Another significant challenge is the limited availability and homogeneity of stereo datasets specific to the lunar surface, which restricts the effective validation of stereo matching algorithms. Widely used stereo matching datasets, such as KITTI [
7], Middlebury [
8], and SceneFlow [
9], are primarily based on urban or static everyday scenes, which differ markedly from the lunar environment. Consequently, they are not suitable for validating stereo matching algorithms intended for lunar scenarios. In practice, many studies on stereo matching algorithms for lunar scenes [
10,
11] still rely on these publicly available datasets, which undermines the validity of the results. While some simulated lunar datasets have been developed [
12], they remain largely uniform and lack the diversity necessary to capture the varied conditions of the lunar environment.

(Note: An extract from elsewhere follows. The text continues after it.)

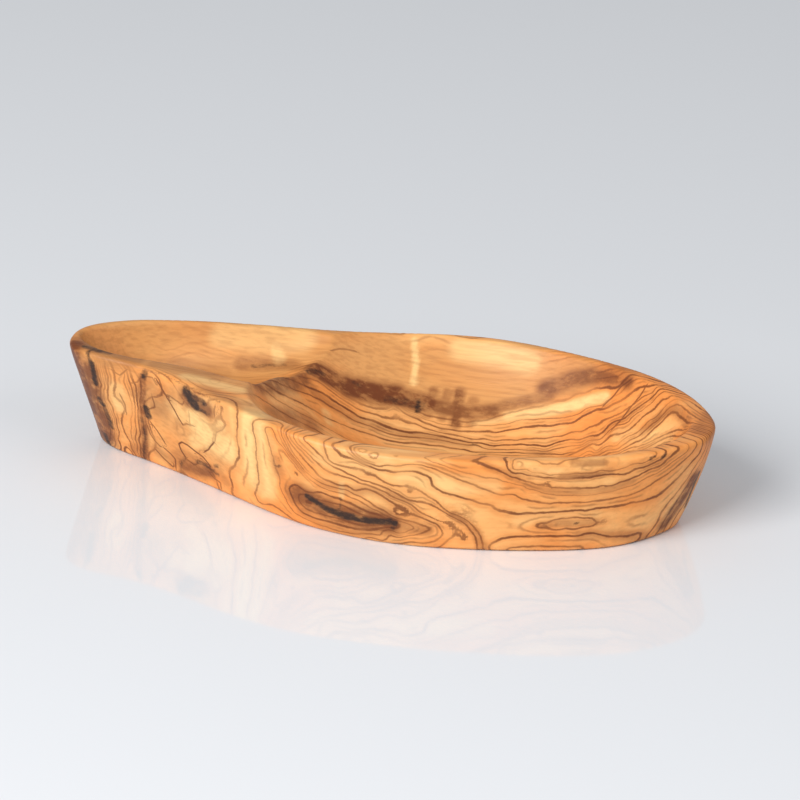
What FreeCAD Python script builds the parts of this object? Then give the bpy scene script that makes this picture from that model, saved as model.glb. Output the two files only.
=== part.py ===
import FreeCAD, Part
import math
import os

# An olive dish carved from one block of olive wood: a shallow hollow for the stones at the small end and
# a deep hollow for the olives at the big end, with a low ridge of the same wood between them.
# Millimetres, Z up. X runs along the dish from the small end to the big end, and Y from the near side to
# the far side. The origin is under the middle of the dish, on the face that it rests on.

# Rim, seen from above: its two ends, and how far it stands from the long axis at places along the dish.
# Places near an end are measured in from that end.
small_end_x = -120.3
small_end_y = 1.5
big_end_x = 120.8
big_end_y = -2.5
small_corner_x = small_end_x + 6.8
small_corner_near = 10.4
small_corner_far = 18.6
nose_x = small_end_x + 24.3
nose_near = 16.2
nose_far = 28.6
waist_x = small_end_x + 58.3
waist_near = 32.9
waist_far = 39.2
bulge_x = -24.0
bulge_near = 54.3
bulge_far = 52.0
belly_x = 14.0
belly_near = 60.2
belly_far = 65.0
shoulder_x = 60.0
shoulder_near = 52.9
shoulder_far = 57.0
corner_x = big_end_x - 21.8
corner_near = 36.3
corner_far = 35.0
big_corner_x = big_end_x - 7.3
big_corner_near = 22.3
big_corner_far = 18.0

# Rim, seen from the side: its height above the table at places along the dish.
small_end_height = 43.4
lobe_x = small_end_x + 35.3
lobe_height = 42.8
saddle_x = small_end_x + 62.3
saddle_height = 41.5
slope_x = -24.0
slope_height = 38.8
dip_x = 0.0
dip_height = 37.4
big_end_height = 38.1

# Outer wall: how far it leans out from the foot, and the height at which it stands upright.
lean_side = 10.0
lean_near = 7.8
lean_near_corner = 9.5
lean_near_big_corner = 12.0
lean_waist = 10.5
lean_nose = 14.0
lean_small_far = 7.5
lean_corner = 11.0
lean_big_end = 12.4
upright_height = 42.0
wall_curve_small_end = 1.1
wall_curve_big_end = 1.5

# The foot's own outline at the small end, where it is cut askew under the rim.
foot_tip_x = small_end_x + 10.3
foot_tip_y = 10.6
foot_near_x = small_end_x + 17.1
foot_near_y = 3.2
foot_far_x = small_end_x + 14.3
foot_far_y = 17.8

# Width of the rim between the outer wall and a hollow.
rim_near = 8.6
rim_far = 4.6
rim_corner_near = 6.0
rim_corner_far = 7.6
rim_big_end = 10.2
rim_small_end = 4.0
rim_small_far = 3.2

# Deep hollow: its depth under the rim, its flat floor and its edge along the ridge.
big_depth = 29.5
big_floor_x = 38.0
big_floor_y = 3.0
big_floor_length = 68.0
big_floor_width = 40.0
big_curve = 1.9
ridge_corner_x = -38.4
ridge_corner_y = -34.6
ridge_near_x = -43.4
ridge_near_y = -25.5
ridge_x = -44.4
ridge_y = -6.0
ridge_far_x = -43.0
ridge_far_y = 20.0

# Shallow hollow: its depth under the rim, its near edge, and how far it runs in over the ridge.
small_depth = 18.0
small_floor_x = small_end_x + 34.3
small_floor_y = 12.0
small_floor_length = 32.0
small_floor_width = 14.0
small_curve = 1.8
ledge_left_x = small_end_x + 17.3
ledge_left_y = -8.6
ledge_x = small_end_x + 36.3
ledge_y = -11.2
ledge_right_x = small_end_x + 58.3
ledge_right_y = -14.0
run_in_corner_x = -45.0
run_in_corner_y = -16.5
run_in_near_x = -35.5
run_in_near_y = 0.0
run_in_far_x = -16.0
run_in_far_y = 22.0
run_in_end_x = -12.0
run_in_end_y = 40.0

# Sanded edges: round the outside at the rim and the foot, and where the hollows meet rim and ridge.
outer_round = 1.8
inner_round = 1.2
least_sharp_angle = 15.0

# How finely the walls are laid out.
ring_points = 48
wall_rings = 6
hollow_rings = 7
tool_rise = 8.0


def vector(x, y, z=0.0):
    return FreeCAD.Vector(x, y, z)


def rim_stations():
    """Round the rim by the near side: each station's x and y, its wall's lean and its rim's width."""
    return {
        "small end": (small_end_x, small_end_y, lean_nose, rim_small_end),
        "small corner near": (small_corner_x, -small_corner_near, lean_nose, rim_small_end),
        "nose near": (nose_x, -nose_near, lean_nose, rim_small_end),
        "waist near": (waist_x, -waist_near, lean_waist, rim_near),
        "bulge near": (bulge_x, -bulge_near, lean_side, rim_near),
        "belly near": (belly_x, -belly_near, lean_near, rim_near),
        "shoulder near": (shoulder_x, -shoulder_near, lean_near, rim_corner_near),
        "corner near": (corner_x, -corner_near, lean_near_corner, rim_corner_near),
        "big corner near": (big_corner_x, -big_corner_near, lean_near_big_corner, rim_corner_near),
        "big end": (big_end_x, big_end_y, lean_big_end, rim_big_end),
        "big corner far": (big_corner_x, big_corner_far, lean_big_end, rim_corner_far),
        "corner far": (corner_x, corner_far, lean_corner, rim_corner_far),
        "shoulder far": (shoulder_x, shoulder_far, lean_side, rim_far),
        "belly far": (belly_x, belly_far, lean_side, rim_far),
        "bulge far": (bulge_x, bulge_far, lean_side, rim_far),
        "waist far": (waist_x, waist_far, lean_waist, rim_small_far),
        "nose far": (nose_x, nose_far, lean_small_far, rim_small_far),
        "small corner far": (small_corner_x, small_corner_far, lean_small_far, rim_small_end),
    }


def walk(points):
    """The distance walked at each point of a closed round, ending with the whole round."""
    distances = [0.0]
    for index, point in enumerate(points):
        following = points[(index + 1) % len(points)]
        distances.append(distances[-1] + point.distanceToPoint(following))
    return distances


def closed_curve(points, distances=None):
    curve = Part.BSplineCurve()
    curve.interpolate(Points=points, PeriodicFlag=True, Parameters=distances or walk(points))
    return curve


def moved_in(amounts):
    """Each station's point, moved into the dish square to the rim by its own amount."""
    stations = rim_stations()
    points = [vector(station[0], station[1]) for station in stations.values()]
    distances = walk(points)
    rim = closed_curve(points, distances)
    moved = {}
    for name, point, distance, amount in zip(stations, points, distances, amounts):
        tangent = rim.tangent(distance)[0]
        moved[name] = point + vector(-tangent.y, tangent.x) * amount
    return moved, distances


def rim_and_foot():
    """The widest outline of the dish and the outline of its foot, laid out in step."""
    leans = [lean for x, y, lean, width in rim_stations().values()]
    rim_points, distances = moved_in([0.0] * len(leans))
    foot_points, distances = moved_in(leans)
    foot_points["small end"] = vector(foot_tip_x, foot_tip_y)
    foot_points["small corner near"] = vector(foot_near_x, foot_near_y)
    foot_points["small corner far"] = vector(foot_far_x, foot_far_y)
    rim = closed_curve(list(rim_points.values()), distances)
    foot = closed_curve(list(foot_points.values()), distances)
    return rim, foot


def inner_points():
    """Each rim station moved in by its rim's width, by the station's name."""
    widths = [width for x, y, lean, width in rim_stations().values()]
    return moved_in(widths)[0]


def ring(points, height):
    raised = [point + vector(0, 0, height) for point in points]
    return Part.Wire(closed_curve(raised).toShape())


def along(curve):
    """Points at even steps along a closed curve."""
    whole = curve.LastParameter
    return [curve.value(whole * index / ring_points) for index in range(ring_points)]


def wall_curve(x):
    """How much the wall curves at a place along the dish: 1 is straight from the foot to the rim."""
    share = (x - small_end_x) / (big_end_x - small_end_x)
    return wall_curve_small_end + (wall_curve_big_end - wall_curve_small_end) * share


def outer_block():
    """The block with its leaning wall, before the rim is cut to height."""
    rim, foot = rim_and_foot()
    rim_points = along(rim)
    foot_points = along(foot)
    rings = []
    for index in range(wall_rings):
        share = index / (wall_rings - 1)
        points = []
        for top, base in zip(rim_points, foot_points):
            points.append(top + (base - top) * (1 - share) ** wall_curve(top.x))
        rings.append(ring(points, upright_height * share))
    rings.append(ring(rim_points, small_end_height + tool_rise))
    return Part.makeLoft(rings, True)


def rim_line():
    """The rim's height along the dish, as a curve over the long axis."""
    curve = Part.BSplineCurve()
    curve.interpolate([
        vector(small_end_x - tool_rise, 0.0, small_end_height),
        vector(lobe_x, 0.0, lobe_height),
        vector(saddle_x, 0.0, saddle_height),
        vector(slope_x, 0.0, slope_height),
        vector(dip_x, 0.0, dip_height),
        vector(shoulder_x, 0.0, (dip_height + big_end_height) / 2),
        vector(big_end_x + tool_rise, 0.0, big_end_height),
    ])
    return curve


def above_rim():
    """Everything above the rim, from side to side."""
    half_width = 2 * max(belly_near, belly_far)
    line = rim_line()
    top = small_end_height + 2 * tool_rise
    upper_start = vector(line.StartPoint.x, 0.0, top)
    upper_end = vector(line.EndPoint.x, 0.0, top)
    outline = Part.Wire([
        line.toShape(),
        Part.makeLine(line.EndPoint, upper_end),
        Part.makeLine(upper_end, upper_start),
        Part.makeLine(upper_start, line.StartPoint),
    ])
    face = Part.Face(outline)
    face.translate(vector(0, -half_width))
    return face.extrude(vector(0, 2 * half_width))


def floor_point(centre, half_length, half_width, direction):
    """Where a line from the middle of an oval floor crosses its edge."""
    reach = math.hypot(direction.x / half_length, direction.y / half_width)
    return centre + direction / reach


def scoop(edge, edge_height, depth, centre, floor_length, floor_width, curve_power):
    """A hollow as a solid: rings from above the rim down to a flat oval floor, rounding into it."""
    edge_points = along(edge)
    floor_points = []
    for point in edge_points:
        floor_points.append(floor_point(centre, floor_length / 2, floor_width / 2, point - centre))
    levels = [(1 + tool_rise / (depth * curve_power), edge_height + tool_rise)]
    for index in range(hollow_rings):
        share = 1 - index / (hollow_rings - 1)
        levels.append((share, edge_height - depth * (1 - share ** curve_power)))
    rings = []
    for share, height in levels:
        points = [low + (high - low) * share for low, high in zip(floor_points, edge_points)]
        rings.append(ring(points, height))
    return Part.makeLoft(rings, True)


def big_hollow():
    inner = inner_points()
    edge = closed_curve([
        vector(ridge_x, ridge_y),
        vector(ridge_near_x, ridge_near_y),
        vector(ridge_corner_x, ridge_corner_y),
        inner["bulge near"],
        inner["belly near"],
        inner["shoulder near"],
        inner["corner near"],
        inner["big end"],
        inner["corner far"],
        inner["shoulder far"],
        inner["belly far"],
        inner["bulge far"],
        vector(ridge_far_x, ridge_far_y),
    ])
    centre = vector(big_floor_x, big_floor_y)
    return scoop(edge, dip_height, big_depth, centre, big_floor_length, big_floor_width, big_curve)


def small_hollow():
    inner = inner_points()
    edge = closed_curve([
        inner["small end"],
        vector(ledge_left_x, ledge_left_y),
        vector(ledge_x, ledge_y),
        vector(ledge_right_x, ledge_right_y),
        vector(run_in_corner_x, run_in_corner_y),
        vector(run_in_near_x, run_in_near_y),
        vector(run_in_far_x, run_in_far_y),
        vector(run_in_end_x, run_in_end_y),
        inner["waist far"],
        inner["nose far"],
        inner["small corner far"],
    ])
    centre = vector(small_floor_x, small_floor_y)
    return scoop(edge, lobe_height, small_depth, centre, small_floor_length, small_floor_width, small_curve)


def is_sharp(shape, edge):
    """True where the two faces that meet at an edge turn by more than the least turn worth sanding."""
    faces = shape.ancestorsOfType(edge, Part.Face)
    if len(faces) < 2:
        return False
    middle = edge.valueAt((edge.FirstParameter + edge.LastParameter) / 2)
    normals = [face.normalAt(*face.Surface.parameter(middle)) for face in faces]
    return normals[0].getAngle(normals[1]) > math.radians(least_sharp_angle)


def sharp_edges(shape, lowest):
    return [edge for edge in shape.Edges if edge.BoundBox.ZMin > lowest and is_sharp(shape, edge)]


def dish_body():
    block = outer_block().cut(above_rim())
    block = block.makeFillet(outer_round, sharp_edges(block, -outer_round))
    body = block.cut(big_hollow()).cut(small_hollow())
    small_floor_height = lobe_height - small_depth
    return body.makeFillet(inner_round, sharp_edges(body, small_floor_height + inner_round))


def set_on_origin(shape):
    """Puts the middle of the shape's box over the origin, with its lowest face on the table."""
    box = shape.optimalBoundingBox(False, False)
    return shape.translated(vector(-box.Center.x, -box.Center.y, -box.ZMin))


os.makedirs("parts", exist_ok=True)
dish = set_on_origin(dish_body())
dish.exportStep("parts/dish_body.step")
print("valid", dish.isValid(), "solids", len(dish.Solids), "volume cm3", round(dish.Volume / 1000, 1))
box = dish.optimalBoundingBox(False, False)
print("size", round(box.XLength, 2), round(box.YLength, 2), round(box.ZLength, 2), "low", round(box.ZMin, 3))
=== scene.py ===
"""The look of an olive dish carved from one block of olive wood.

Metres, Z up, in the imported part's own frame: X runs along the dish from the small end to the big end, and
Y from the near side to the far side. Marks on the wood are in millimetres.
"""

import math

import bmesh
import bpy
import numpy as np
from mathutils import Matrix, Vector, noise
from mathutils.bvhtree import BVHTree


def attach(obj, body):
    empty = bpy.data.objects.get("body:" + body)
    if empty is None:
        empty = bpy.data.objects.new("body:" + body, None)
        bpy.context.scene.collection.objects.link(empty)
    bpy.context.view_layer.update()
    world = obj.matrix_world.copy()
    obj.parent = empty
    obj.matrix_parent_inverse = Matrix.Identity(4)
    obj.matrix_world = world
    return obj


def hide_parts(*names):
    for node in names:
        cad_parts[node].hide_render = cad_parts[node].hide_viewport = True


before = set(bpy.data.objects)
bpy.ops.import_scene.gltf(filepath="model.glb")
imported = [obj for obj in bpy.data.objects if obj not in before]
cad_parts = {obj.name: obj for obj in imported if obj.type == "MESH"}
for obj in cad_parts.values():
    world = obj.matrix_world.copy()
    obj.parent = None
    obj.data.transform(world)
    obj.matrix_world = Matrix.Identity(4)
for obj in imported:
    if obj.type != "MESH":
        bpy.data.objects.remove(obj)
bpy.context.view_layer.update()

mm = 0.001

# Camera: a long lens, turned towards the near side, looking down at the table.
camera_azimuth = math.radians(-12.13)
camera_pitch = math.radians(22.0)
camera_roll = math.radians(2.2)
camera_distance = 2623.2 * mm
camera_aim = Vector((-13.7, 80.0, 0.0)) * mm
camera_lens = 315.0
camera_clip = (0.01, 100.0)
sensor_width = 36.0

# Light: each lamp's name, place, width and power, and the pale room around.
lamps = (
    ("key", (-0.8, -1.6, 1.15), 1.2, 46.0),
    ("fill", (1.4, -0.6, 0.9), 1.0, 6.0),
)
room_colour = (0.93, 0.96, 1.0, 1.0)
room_strength = 0.44

# The table.
floor_reach = 12.0
floor_colour = (0.80, 0.81, 0.83)
floor_roughness = 0.05

# Mesh: how finely the wood is meshed, and how deep the unevenness is that the carving left.
merge_distance = 0.002 * mm
voxel_size = 1.05 * mm
uneven_depth = 0.25 * mm
uneven_width = 14.0 * mm

# How smoothly the growth rings run from one mark to the next.
ring_softness = 3.0 * mm

# Rings for each metre, at least, so that a line does not spread where the rings run flat.
least_slope = 50.0

# How many points are worked on at a time.
batch = 4000

# The sides that marks are read from: which two coordinates a mark gives, and the way it is pressed on.
sides = {
    "near": ((0, 2), Vector((0, 1, 0))),
    "far": ((0, 2), Vector((0, -1, 0))),
    "top": ((0, 1), Vector((0, 0, -1))),
    "under": ((0, 1), Vector((0, 0, 1))),
}
mark_reach = 0.3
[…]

These datasets generally provide only coarse approximations and do not reflect the specific lighting variations and solar angles characteristic of different lunar regions. This lack of dataset variety and realism restricts the ability to thoroughly validate and benchmark algorithms, limiting their adaptability and effectiveness in real lunar scenarios.
Stereo matching algorithms can be categorized into two main types based on their constraints and search strategies [
13]: local algorithms and global algorithms. Local algorithms compute and aggregate costs using information such as image intensity or gradient within a defined search range [
14,
15,
16]. They then generate the disparity map using the winner-takes-all (WTA) strategy. For example, NASA’s Spirit and Opportunity rovers utilized a correlation-based window stereo matching algorithm [
17]. However, these methods are highly sensitive to variations in image brightness. To address this issue, stereo matching algorithms based on the Sum of Absolute Differences (SAD) and Sum of Squared Differences (SSD) were later developed and widely adopted. For example, the Jet Propulsion Laboratory (JPL) employed an improved SAD algorithm for detecting planetary slopes and rocks [
18]. Meanwhile, reference [
19] used SSD to estimate the DEM of the planetary surface. Despite their widespread use, these two algorithms exhibit limited robustness when dealing with the sparse textures and extreme lighting conditions typical of lunar scenes, resulting in low disparity estimation accuracy. Traditional local window matching algorithms determine the match for the central pixel by comparing the grayscale similarity of neighboring pixels within the window. This approach is prone to errors due to projection distortions that cause grayscale values within the window to misalign, and the pixel-by-pixel calculation is time-consuming. To mitigate these issues, Zalih proposed non-parametric rank and Census algorithms [
20]. These algorithms rely on pixel information but replace absolute information with relative information, reducing the impact of gain and bias and partially addressing the illumination problem. The Tianwen-1 stereo camera employs a sparse Census transform to alleviate grayscale variations caused by uneven lighting [
21]. However, challenges remain in accurately estimating disparities in regions with extensive shadow occlusion and weak textures. Overall, these local methods perform poorly under the specific lighting conditions, weak textures, and shadow occlusions encountered in lunar scenes, making them less effective for stereo matching in complex lunar environments.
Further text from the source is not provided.